Requirement:
Give every line below again, exactly.

"""

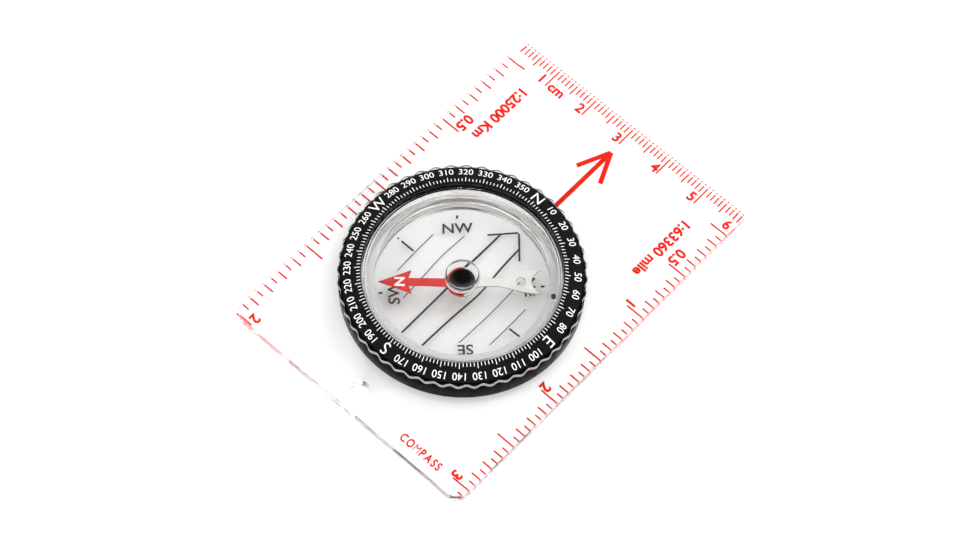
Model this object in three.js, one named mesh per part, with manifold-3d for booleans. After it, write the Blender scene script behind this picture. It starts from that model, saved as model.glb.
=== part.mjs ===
// Baseplate compass, millimetres, +Z up.
// Origin: centre of the plate's footprint, on its underside. +Y is the direction of travel.
import * as THREE from 'three';
import { mergeVertices } from 'three/addons/utils/BufferGeometryUtils.js';
import Module from 'manifold-3d';

// ---- driving dimensions -------------------------------------------------------------------

// plate
const PLATE_WIDTH = 60;
const PLATE_LENGTH = 85.6;
const PLATE_THICKNESS = 2.4;
const FRONT_CORNER_RADIUS = 1;
const BACK_CORNER_RADIUS = 3;
const EDGE_BEVEL = 0.15;
const LANYARD_HOLE_RADIUS = 1.95;
const LANYARD_HOLE_FROM_BACK = 4.6;

// housing axis, and how far the dial is turned from north on the travel line
const HOUSING_X = -0.5;
const HOUSING_Y = -8.4;
const DIAL_SETTING = 0.7;
const PLATE_HOLE_RADIUS = 20.2;
const COUNTERBORE_RADIUS = 22.4;
const COUNTERBORE_DEPTH = 1.4;

// heights above the plate's underside
const CAPSULE_BOTTOM = 0.2;
const FLOOR_TOP = 1.7;
const BEZEL_BOTTOM = 3.1;
const DECK = 7.5;
const DECK_THICKNESS = 1;
const RIM_TOP = 8.5;
const LID_TOP = 8.3;
const BOSS_TOP = 8.7;
const PAD_BOTTOM = 6.5;
const DIAL_OUTER_TOP = 8.65;
const DIAL_INNER_TOP = 9.8;

// radii about the housing axis
const CAVITY_RADIUS = 17.2;
const CAPSULE_RADIUS = 19.6;
const LID_SEAT_RADIUS = 19.2;
const LID_RADIUS = 19.1;
const LID_BEVEL = 0.3;
const CAPSULE_FLANGE_RADIUS = 22.3;
const SLEEVE_INNER_RADIUS = 20;
const SLEEVE_OUTER_RADIUS = 21.2;
const SLEEVE_BOTTOM = 4;
const BEZEL_RADIUS = 24.3;
const BEZEL_WALL = 1.3;
const DIAL_INNER_RADIUS = 19.85;
const DIAL_OUTER_RADIUS = 23.7;
const DIAL_BEVEL = 0.1;
const GRIP_INNER_RADIUS = 22.6;
const GRIP_MEAN_RADIUS = 24.3;
const GRIP_WAVE_HEIGHT = 0.24;
const GRIP_WAVES = 48;
const GRIP_FIRST_CREST = 2.3;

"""

Finished answer:
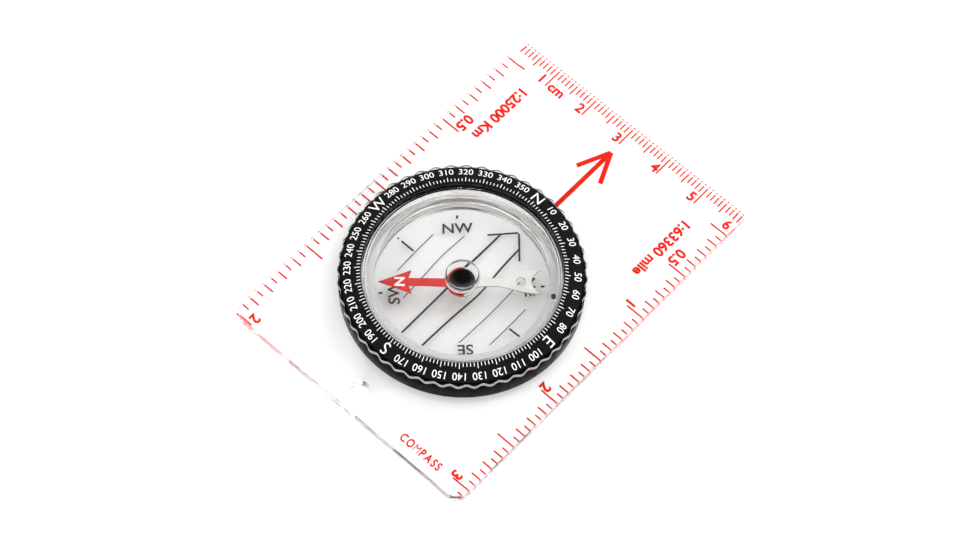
Model this object in three.js, one named mesh per part, with manifold-3d for booleans. After it, write the Blender scene script behind this picture. It starts from that model, saved as model.glb.
=== part.mjs ===
// Baseplate compass, millimetres, +Z up.
// Origin: centre of the plate's footprint, on its underside. +Y is the direction of travel.
import * as THREE from 'three';
import { mergeVertices } from 'three/addons/utils/BufferGeometryUtils.js';
import Module from 'manifold-3d';

// ---- driving dimensions -------------------------------------------------------------------

// plate
const PLATE_WIDTH = 60;
const PLATE_LENGTH = 85.6;
const PLATE_THICKNESS = 2.4;
const FRONT_CORNER_RADIUS = 1;
const BACK_CORNER_RADIUS = 3;
const EDGE_BEVEL = 0.15;
const LANYARD_HOLE_RADIUS = 1.95;
const LANYARD_HOLE_FROM_BACK = 4.6;

// housing axis, and how far the dial is turned from north on the travel line
const HOUSING_X = -0.5;
const HOUSING_Y = -8.4;
const DIAL_SETTING = 0.7;
const PLATE_HOLE_RADIUS = 20.2;
const COUNTERBORE_RADIUS = 22.4;
const COUNTERBORE_DEPTH = 1.4;

// heights above the plate's underside
const CAPSULE_BOTTOM = 0.2;
const FLOOR_TOP = 1.7;
const BEZEL_BOTTOM = 3.1;
const DECK = 7.5;
const DECK_THICKNESS = 1;
const RIM_TOP = 8.5;
const LID_TOP = 8.3;
const BOSS_TOP = 8.7;
const PAD_BOTTOM = 6.5;
const DIAL_OUTER_TOP = 8.65;
const DIAL_INNER_TOP = 9.8;

// radii about the housing axis
const CAVITY_RADIUS = 17.2;
const CAPSULE_RADIUS = 19.6;
const LID_SEAT_RADIUS = 19.2;
const LID_RADIUS = 19.1;
const LID_BEVEL = 0.3;
const CAPSULE_FLANGE_RADIUS = 22.3;
const SLEEVE_INNER_RADIUS = 20;
const SLEEVE_OUTER_RADIUS = 21.2;
const SLEEVE_BOTTOM = 4;
const BEZEL_RADIUS = 24.3;
const BEZEL_WALL = 1.3;
const DIAL_INNER_RADIUS = 19.85;
const DIAL_OUTER_RADIUS = 23.7;
const DIAL_BEVEL = 0.1;
const GRIP_INNER_RADIUS = 22.6;
const GRIP_MEAN_RADIUS = 24.3;
const GRIP_WAVE_HEIGHT = 0.24;
const GRIP_WAVES = 48;
const GRIP_FIRST_CREST = 2.3;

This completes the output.